• TASK DETAILS:
Give back, unchanged, the line with "make_trunk(bark)", the line with "from mathutils.kdtree import KDTree", and every line between them, and no other line.

• GIVEN INFORMATION:
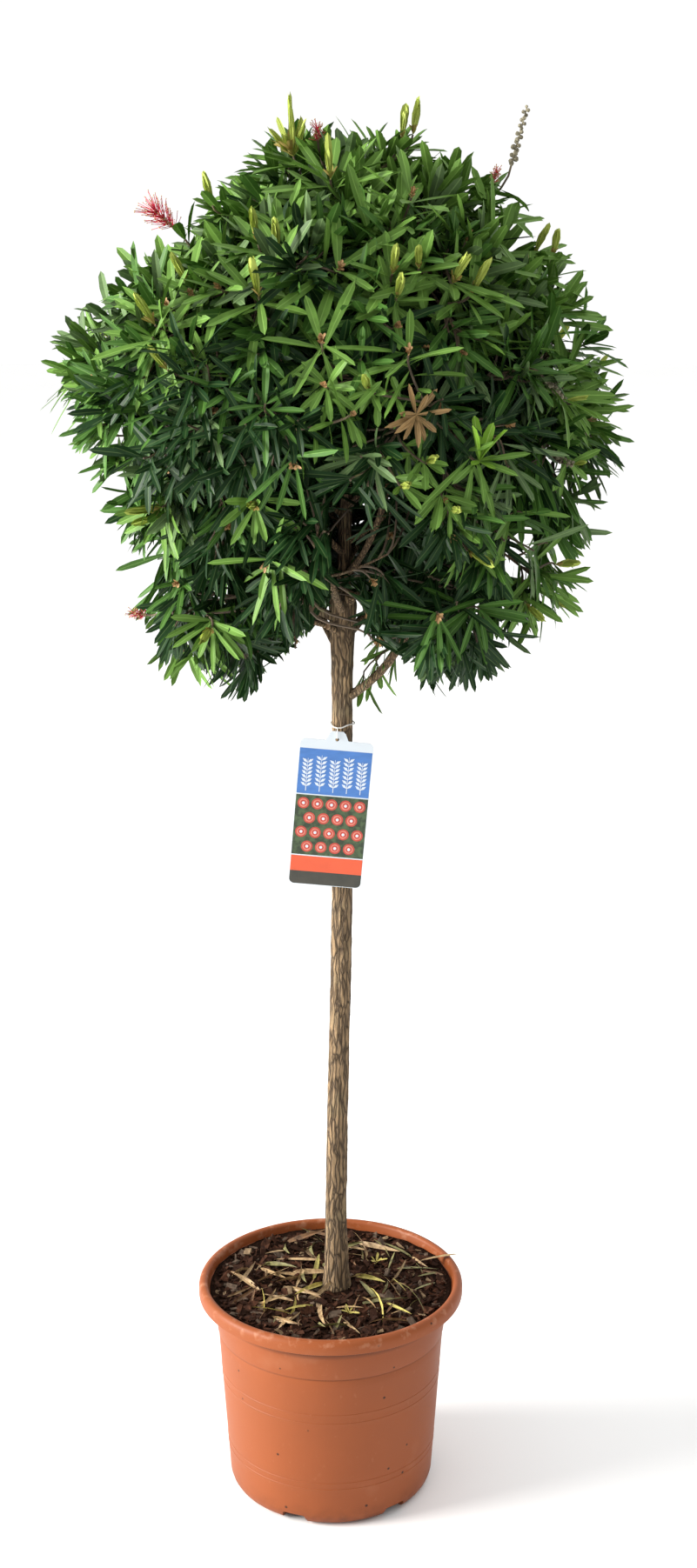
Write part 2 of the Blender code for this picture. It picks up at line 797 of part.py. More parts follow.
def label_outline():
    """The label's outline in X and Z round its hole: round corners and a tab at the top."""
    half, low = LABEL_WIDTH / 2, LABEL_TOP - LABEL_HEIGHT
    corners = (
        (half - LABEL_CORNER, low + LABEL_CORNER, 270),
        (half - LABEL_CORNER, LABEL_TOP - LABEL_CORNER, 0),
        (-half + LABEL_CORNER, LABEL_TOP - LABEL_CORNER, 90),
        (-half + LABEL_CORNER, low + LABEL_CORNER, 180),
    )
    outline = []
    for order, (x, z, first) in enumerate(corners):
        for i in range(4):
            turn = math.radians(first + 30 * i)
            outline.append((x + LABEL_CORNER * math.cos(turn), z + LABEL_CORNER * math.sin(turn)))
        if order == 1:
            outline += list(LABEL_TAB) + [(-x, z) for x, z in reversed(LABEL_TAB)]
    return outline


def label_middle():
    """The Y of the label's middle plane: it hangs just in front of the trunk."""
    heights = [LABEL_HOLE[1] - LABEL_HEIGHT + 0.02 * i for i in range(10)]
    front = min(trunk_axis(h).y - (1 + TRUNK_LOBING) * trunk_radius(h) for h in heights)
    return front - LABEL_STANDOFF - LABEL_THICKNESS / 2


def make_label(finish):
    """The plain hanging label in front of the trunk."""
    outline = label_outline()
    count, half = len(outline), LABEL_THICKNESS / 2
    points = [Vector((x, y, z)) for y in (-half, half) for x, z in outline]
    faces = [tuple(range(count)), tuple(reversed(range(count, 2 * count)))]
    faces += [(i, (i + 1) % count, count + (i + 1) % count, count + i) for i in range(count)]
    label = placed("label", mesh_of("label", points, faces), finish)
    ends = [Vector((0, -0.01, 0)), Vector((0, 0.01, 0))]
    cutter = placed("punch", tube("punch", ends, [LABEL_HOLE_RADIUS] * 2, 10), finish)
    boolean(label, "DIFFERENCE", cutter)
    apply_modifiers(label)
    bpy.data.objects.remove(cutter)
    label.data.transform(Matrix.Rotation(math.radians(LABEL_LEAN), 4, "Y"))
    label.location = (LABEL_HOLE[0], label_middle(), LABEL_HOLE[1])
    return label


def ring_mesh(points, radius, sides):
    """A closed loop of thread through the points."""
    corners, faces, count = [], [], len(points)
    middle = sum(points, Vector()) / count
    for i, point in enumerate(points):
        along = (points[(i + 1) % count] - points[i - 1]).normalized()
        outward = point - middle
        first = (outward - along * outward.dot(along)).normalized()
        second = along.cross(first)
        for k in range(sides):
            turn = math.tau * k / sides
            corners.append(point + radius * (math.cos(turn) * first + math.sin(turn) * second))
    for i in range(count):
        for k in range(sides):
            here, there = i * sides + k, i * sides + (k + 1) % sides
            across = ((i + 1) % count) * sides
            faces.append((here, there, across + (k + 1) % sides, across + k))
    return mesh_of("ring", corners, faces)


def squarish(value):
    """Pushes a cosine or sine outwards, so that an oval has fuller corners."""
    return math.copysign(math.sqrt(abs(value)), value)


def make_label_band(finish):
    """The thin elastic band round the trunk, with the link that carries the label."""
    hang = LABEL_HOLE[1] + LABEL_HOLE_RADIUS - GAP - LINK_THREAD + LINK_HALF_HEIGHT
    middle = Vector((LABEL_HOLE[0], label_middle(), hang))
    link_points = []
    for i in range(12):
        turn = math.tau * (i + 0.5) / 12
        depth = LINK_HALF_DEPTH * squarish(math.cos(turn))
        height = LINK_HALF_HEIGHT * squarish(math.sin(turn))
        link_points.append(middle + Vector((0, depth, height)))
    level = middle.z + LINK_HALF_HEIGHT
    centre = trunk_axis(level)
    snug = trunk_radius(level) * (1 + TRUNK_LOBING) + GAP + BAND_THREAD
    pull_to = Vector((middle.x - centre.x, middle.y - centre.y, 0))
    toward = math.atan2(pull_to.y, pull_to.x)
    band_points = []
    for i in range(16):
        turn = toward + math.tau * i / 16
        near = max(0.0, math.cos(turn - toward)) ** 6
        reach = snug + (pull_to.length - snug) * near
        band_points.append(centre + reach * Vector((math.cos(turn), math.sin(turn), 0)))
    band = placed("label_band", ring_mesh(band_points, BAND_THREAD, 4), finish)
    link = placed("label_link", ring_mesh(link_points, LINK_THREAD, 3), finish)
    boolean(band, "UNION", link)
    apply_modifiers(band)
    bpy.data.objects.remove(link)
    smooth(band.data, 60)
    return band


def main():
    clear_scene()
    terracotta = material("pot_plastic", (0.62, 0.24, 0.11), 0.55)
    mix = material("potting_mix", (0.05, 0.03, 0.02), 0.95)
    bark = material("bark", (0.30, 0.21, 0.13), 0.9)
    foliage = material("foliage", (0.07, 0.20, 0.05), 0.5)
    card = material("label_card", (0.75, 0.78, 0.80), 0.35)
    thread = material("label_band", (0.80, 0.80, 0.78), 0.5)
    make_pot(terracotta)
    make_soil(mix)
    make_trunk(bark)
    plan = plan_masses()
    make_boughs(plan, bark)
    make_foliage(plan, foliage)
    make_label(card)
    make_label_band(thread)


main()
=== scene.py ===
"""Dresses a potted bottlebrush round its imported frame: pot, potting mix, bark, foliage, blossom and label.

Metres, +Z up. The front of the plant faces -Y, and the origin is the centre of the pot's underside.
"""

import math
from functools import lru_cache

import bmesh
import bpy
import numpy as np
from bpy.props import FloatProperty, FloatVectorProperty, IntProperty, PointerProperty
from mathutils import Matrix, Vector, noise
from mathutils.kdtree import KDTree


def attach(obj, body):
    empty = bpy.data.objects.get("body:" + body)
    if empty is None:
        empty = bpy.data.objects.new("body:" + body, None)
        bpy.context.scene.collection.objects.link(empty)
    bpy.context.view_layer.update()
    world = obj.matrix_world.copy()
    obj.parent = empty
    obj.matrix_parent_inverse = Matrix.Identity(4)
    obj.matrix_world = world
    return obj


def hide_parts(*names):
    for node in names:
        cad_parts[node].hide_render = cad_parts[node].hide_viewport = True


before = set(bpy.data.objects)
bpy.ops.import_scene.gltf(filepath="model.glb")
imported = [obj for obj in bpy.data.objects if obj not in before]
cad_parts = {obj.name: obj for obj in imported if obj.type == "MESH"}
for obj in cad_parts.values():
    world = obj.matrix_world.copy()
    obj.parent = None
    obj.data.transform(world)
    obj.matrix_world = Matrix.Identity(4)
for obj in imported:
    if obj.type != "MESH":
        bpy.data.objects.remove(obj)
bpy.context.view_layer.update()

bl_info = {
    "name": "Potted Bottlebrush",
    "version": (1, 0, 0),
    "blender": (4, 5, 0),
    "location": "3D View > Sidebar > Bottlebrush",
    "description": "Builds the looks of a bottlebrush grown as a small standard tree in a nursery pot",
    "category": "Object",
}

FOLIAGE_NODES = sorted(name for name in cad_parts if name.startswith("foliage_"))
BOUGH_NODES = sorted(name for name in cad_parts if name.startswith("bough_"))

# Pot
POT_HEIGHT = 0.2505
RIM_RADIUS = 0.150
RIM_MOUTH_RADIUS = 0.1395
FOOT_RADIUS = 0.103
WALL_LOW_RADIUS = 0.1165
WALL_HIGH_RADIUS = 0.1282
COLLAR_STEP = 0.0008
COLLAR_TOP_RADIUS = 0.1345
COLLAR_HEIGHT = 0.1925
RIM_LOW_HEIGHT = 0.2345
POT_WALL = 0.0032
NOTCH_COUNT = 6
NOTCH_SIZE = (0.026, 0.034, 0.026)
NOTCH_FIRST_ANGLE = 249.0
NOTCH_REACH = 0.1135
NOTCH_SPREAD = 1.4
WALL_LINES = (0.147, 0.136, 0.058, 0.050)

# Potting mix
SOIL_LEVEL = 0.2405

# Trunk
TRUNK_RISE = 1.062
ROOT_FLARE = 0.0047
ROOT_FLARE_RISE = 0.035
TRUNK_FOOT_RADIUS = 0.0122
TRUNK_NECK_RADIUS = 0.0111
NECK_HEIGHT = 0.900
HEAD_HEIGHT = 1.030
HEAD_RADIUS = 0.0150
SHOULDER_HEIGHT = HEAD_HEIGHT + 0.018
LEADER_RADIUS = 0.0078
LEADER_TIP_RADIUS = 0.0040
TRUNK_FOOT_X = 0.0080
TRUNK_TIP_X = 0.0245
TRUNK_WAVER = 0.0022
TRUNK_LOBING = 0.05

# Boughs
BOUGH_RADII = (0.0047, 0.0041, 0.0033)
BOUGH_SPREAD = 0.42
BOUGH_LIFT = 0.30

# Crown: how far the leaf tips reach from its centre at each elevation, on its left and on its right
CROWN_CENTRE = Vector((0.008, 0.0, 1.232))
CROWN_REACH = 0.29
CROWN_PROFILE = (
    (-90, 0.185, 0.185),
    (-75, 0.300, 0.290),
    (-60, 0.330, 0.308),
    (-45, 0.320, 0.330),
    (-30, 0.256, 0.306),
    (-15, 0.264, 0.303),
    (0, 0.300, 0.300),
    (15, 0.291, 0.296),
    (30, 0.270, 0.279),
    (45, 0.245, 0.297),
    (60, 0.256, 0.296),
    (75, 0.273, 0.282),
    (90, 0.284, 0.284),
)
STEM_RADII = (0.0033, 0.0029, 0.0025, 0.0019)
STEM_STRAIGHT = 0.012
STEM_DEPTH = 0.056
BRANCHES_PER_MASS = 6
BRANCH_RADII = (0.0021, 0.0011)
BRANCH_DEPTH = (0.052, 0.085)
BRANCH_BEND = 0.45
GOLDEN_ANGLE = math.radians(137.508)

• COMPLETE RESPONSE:
    make_trunk(bark)
    plan = plan_masses()
    make_boughs(plan, bark)
    make_foliage(plan, foliage)
    make_label(card)
    make_label_band(thread)


main()
=== scene.py ===
"""Dresses a potted bottlebrush round its imported frame: pot, potting mix, bark, foliage, blossom and label.

Metres, +Z up. The front of the plant faces -Y, and the origin is the centre of the pot's underside.
"""

import math
from functools import lru_cache

import bmesh
import bpy
import numpy as np
from bpy.props import FloatProperty, FloatVectorProperty, IntProperty, PointerProperty
from mathutils import Matrix, Vector, noise
from mathutils.kdtree import KDTree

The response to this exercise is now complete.